Maybe the primary yeast has worn out? Try adding 1/3 pack of some neutral dry yeast (US-05, Notty, etc) in the bottling bucket when you prime. Gently stir then bottle.
This the same/similar technique I follow when bottling Champenoises. I'm pretty sure my yeast is still alive when I bottle my Stouts/Porters and I prime with 3.35g/L sucrose (caster sugar) dissolved in boiling water (then cooled) to batch prime. This should give me 1.7Vol CO2 and does with most of my beers. Just Stouts/Porters that don't carbonate up well.
 
Interesting but why does the higher finishing FG effect natural carbonation time? I'm waiting months to years and still the Stouts are only minimally carbonating during the secondary fermentation. Please could you explain what 70/30 beer gas is?

Ok, even two months is beyond "normal" ime, even when I bottled stouts they conditioned in a handful of weeks, maybe five.

I have no idea of the why or how, it's just a consistent observation that higher FG = longer conditioning.

As for the beer gas, 70/30 describes the Nitrogen/CO2 blend...

Cheers!
 
Ok, even two months is beyond "normal" ime, even when I bottled stouts they conditioned in a handful of weeks, maybe five.

I have no idea of the why or how, it's just a consistent observation that higher FG = longer conditioning.

As for the beer gas, 70/30 describes the Nitrogen/CO2 blend...

Cheers!
When I was still bottling I had noticed that the darker a brew was, the longer it seemed to take to both carb and reach peak taste...same with the timing for force-carbing...I had never considered wether the gravity played a role.
Thanks!
 
My question to all you brewers out there is why is it so difficult to condition my Stouts & Porters. I batch prime them in exactly the way as my other beers (bitters, special bitters, old ales, braggots, barley wines, IPA's, Belgium triples etc) Year after year my Stouts and Porters fail to reach excellent conditioning. My priming is 3.4 g/L white caster sugar dissolved in boiled water, then cooled before use. This works fine for all my other beers. What's so different about my Stouts and Porters? The objective is 1.7 Vol CO2 per bottle. Even if this calculation isn't correct the same priming works across my brews.
There isn't anything special about bottle-conditioning stouts and porters versus any other beer!
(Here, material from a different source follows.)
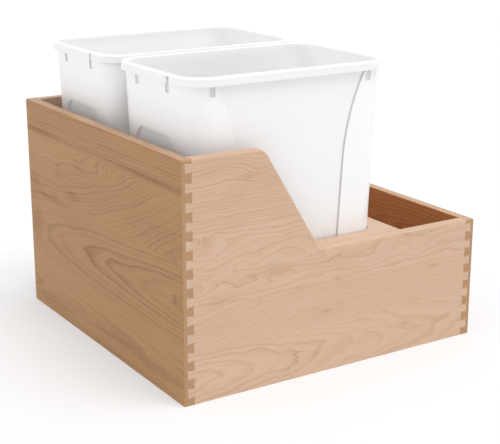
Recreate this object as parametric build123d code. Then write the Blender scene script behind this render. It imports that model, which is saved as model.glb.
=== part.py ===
from build123d import *
from math import cos, radians, sin, tan
import os

# Pull-out bin box: a half-blind dovetailed hardwood box, high at the front and stepped down at
# the back, with a deck panel that steadies two tapered polymer bins, and an open pocket behind.
# Millimetres. Origin on the floor at the centre of the box, +Z up, tall front facing -Y.

# ---- driving dimensions: wooden box ----
BOX_WIDTH = 562.0  # along X, suits the 22 1/2 in opening of a 24 in cabinet
BOX_DEPTH = 559.0  # along Y, 22 in
FRONT_HEIGHT = 376.0
REAR_HEIGHT = 205.0
WALL = 17.5  # 11/16 in solid stock
HIGH_RUN = 140.0  # level top of the side, from the front face to the start of the slope
SLOPE_RUN = 103.5  # horizontal length of the slope
SHOULDER_RADIUS = 22.0  # convex corner at the top of the slope
FOOT_RADIUS = 8.0  # concave corner at the foot of the slope
OUTER_ROUND = 3.0  # routed outer top edges
INNER_ROUND = 1.2  # eased inner top edges
CORNER_ROUND = 1.5  # eased outer upright corners

# ---- dovetails ----
LAP = 6.5  # skin left in front of the tails
TAIL_PITCH = 28.6
TAIL_WIDTH = 13.8  # at half its length
TAIL_FLARE = 0.8  # each edge leans out by this much at the tip and in at the root
FIRST_TAIL = 12.8  # bottom of the lowest tail

# ---- heights of the glue lines between the boards of each panel ----
FRONT_SEAMS = (93.0, 220.0, 321.0)
SIDE_SEAMS = (78.0, 149.0, 263.0)
BACK_SEAMS = (120.0,)

# ---- plywood bottom in its groove ----
BOTTOM_LIFT = 12.7  # recess under the bottom for undermount runners
BOTTOM_THICKNESS = 12.5
GROOVE_DEPTH = 6.0
GROOVE_PLAY = 0.5  # between the bottom's edge and the end of the groove

# ---- deck panel and the cleats under it ----
DECK_THICKNESS = 17.5
DECK_REAR = 136.0  # Y of the deck's rear edge
DECK_EDGE_ROUND = 2.0
CLEAT_WIDTH = 18.0
CLEAT_HEIGHT = 28.0
CLEAT_SETBACK = 4.0  # side cleats stop short of the deck's rear edge

# ---- screws ----
SHANK_RADIUS = 2.0
HEAD_RADIUS = 4.0
HEAD_DEPTH = 2.4
TIP_LENGTH = 5.0
RECESS_SIZE = (4.6, 1.0, 1.4)  # length, width and depth of each slot of the cross recess
WALL_SCREW = 30.0
DECK_SCREW = 40.0
SIDE_WALL_SCREWS_Y = (-200.0, -56.0, 88.0)
SIDE_DECK_SCREWS_Y = (-140.0, 16.0, 118.0)
FRONT_WALL_SCREWS_X = (-180.0, 0.0, 180.0)
FRONT_DECK_SCREWS_X = (-90.0, 90.0)

# ---- rear provisions for undermount runners ----
NOTCH_WIDTH = 35.0
HOOK_RADIUS = 3.0
HOOK_DEPTH = 10.0
HOOK_INSET = 7.0  # from the side's inner face
HOOK_RISE = 11.0  # above the underside of the bottom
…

But if you want helpful replies, we need some details!
What yeast are you using? What was OG and FG? Is the room where the bottles are conditioning WARM ENOUGH?

After I had one batch of an imperial stout (10% abv, Nottingham yeast) refuse to carbonate, I've switched to ALWAYS using bottling yeast on my high-abv beers. CBC-1 is great, but EC-1118 works just as well in my experience, and is much cheaper.
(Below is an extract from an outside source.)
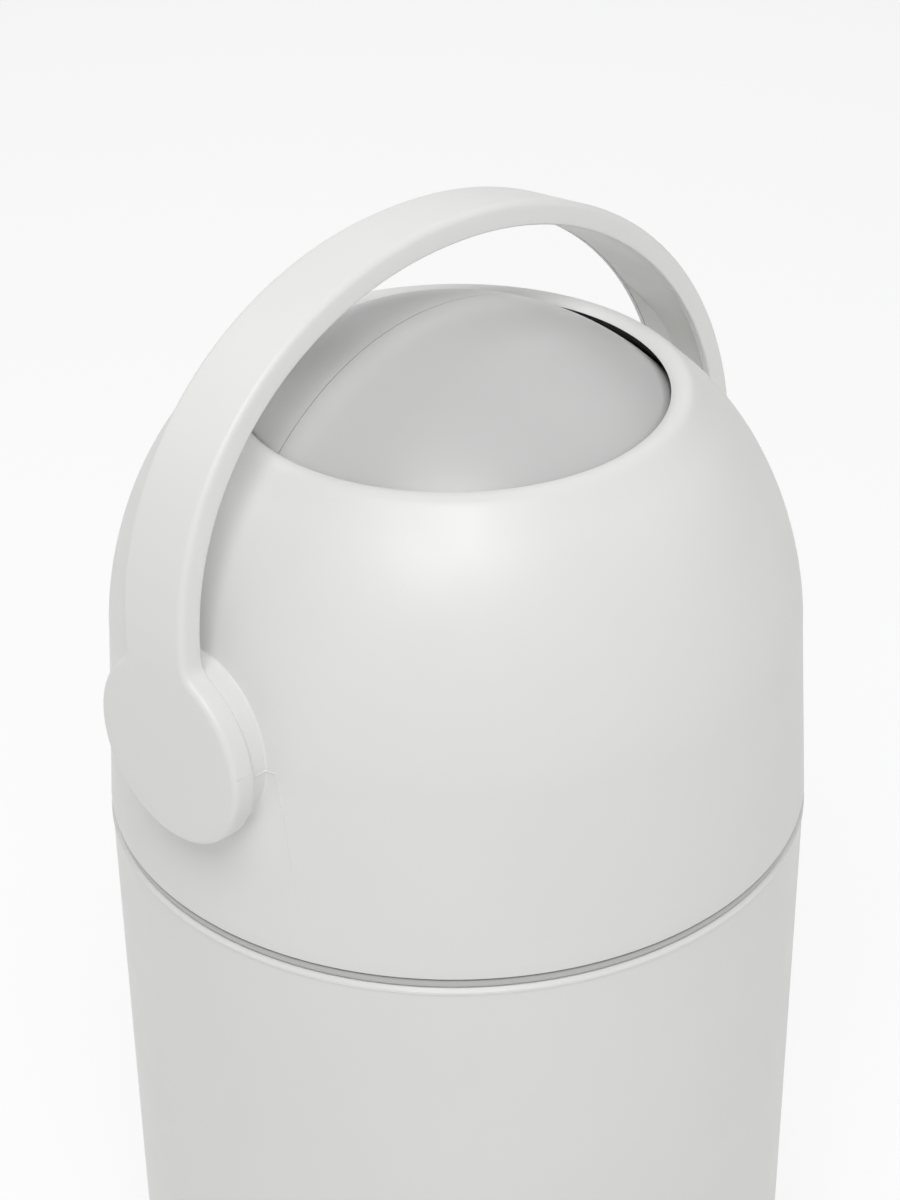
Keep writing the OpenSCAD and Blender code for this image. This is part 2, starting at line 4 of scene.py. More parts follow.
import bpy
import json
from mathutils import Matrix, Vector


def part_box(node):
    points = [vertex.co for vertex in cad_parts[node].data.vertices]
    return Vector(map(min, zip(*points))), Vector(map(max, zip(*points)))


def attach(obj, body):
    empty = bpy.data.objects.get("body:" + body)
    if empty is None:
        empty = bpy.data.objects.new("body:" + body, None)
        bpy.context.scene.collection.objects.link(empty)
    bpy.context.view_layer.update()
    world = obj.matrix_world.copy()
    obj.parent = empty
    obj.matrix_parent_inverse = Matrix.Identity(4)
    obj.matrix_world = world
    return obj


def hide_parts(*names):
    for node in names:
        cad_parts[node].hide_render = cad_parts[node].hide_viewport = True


bl_info = {
    "name": "Nappy bin",
    "version": (1, 0, 0),
    "blender": (4, 5, 0),
    "location": "View3D > Sidebar > Nappy bin",
    "description": "Builds the surfaces, finishes and studio of a nappy bin with a flip handle",
    "category": "Object",
}

import json
import math

import bmesh
import bpy
import numpy as np
from mathutils import Matrix, Vector

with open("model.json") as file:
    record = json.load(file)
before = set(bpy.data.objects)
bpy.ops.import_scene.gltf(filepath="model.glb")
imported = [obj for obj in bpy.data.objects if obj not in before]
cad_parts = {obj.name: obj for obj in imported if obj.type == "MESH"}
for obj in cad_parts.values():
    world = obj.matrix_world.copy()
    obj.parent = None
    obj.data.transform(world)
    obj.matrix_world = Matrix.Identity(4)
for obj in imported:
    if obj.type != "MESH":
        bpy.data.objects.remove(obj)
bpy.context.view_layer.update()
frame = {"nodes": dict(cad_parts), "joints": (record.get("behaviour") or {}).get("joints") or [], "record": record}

JOINTS = {joint["name"]: joint for joint in frame["joints"]}
SEAM_Z, LID_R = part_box("dome")[0][2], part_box("dome")[1][0]
BUCKET_R, _, BUCKET_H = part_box("bucket")[1]
PIVOT_Z = JOINTS["handle_turn"]["pos_m"][2]
HINGE_Y = JOINTS["lid_open"]["pos_m"][1]
TILT = math.asin(JOINTS["piston_slide"]["axis"][2])
PIVOT_H = PIVOT_Z - SEAM_Z
HANDLE_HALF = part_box("handle")[1][0]
SLOTS = {part["node"]: part["material_slot"] for part in frame["record"]["subparts"]}
MM = 0.001
join = np.concatenate
FULL_TURN = 2 * math.pi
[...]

Also, 1.7 vol CO2 is pretty flat for my personal taste!
 
I feel your pain. Years ago, I did a Spaten Optimator clone that didn’t carbonate. My cure? I switched to kegging! Have not had one fail to carbonate since. 😁

But seriously, I think the fellows suggesting boosting the yeast are on the right track.
 
I've been mashing my dark beers at 5.5 pH instead of 5.3 and they seem to be drinkable sooner,more homogenized,and smoother. I only bottle big beers and always use CBC-1 and maple syrup,after 3 weeks at 70* or so they go in the cellar for awhile to condition. They're ready in 4-6 weeks,instead of 6-8 months.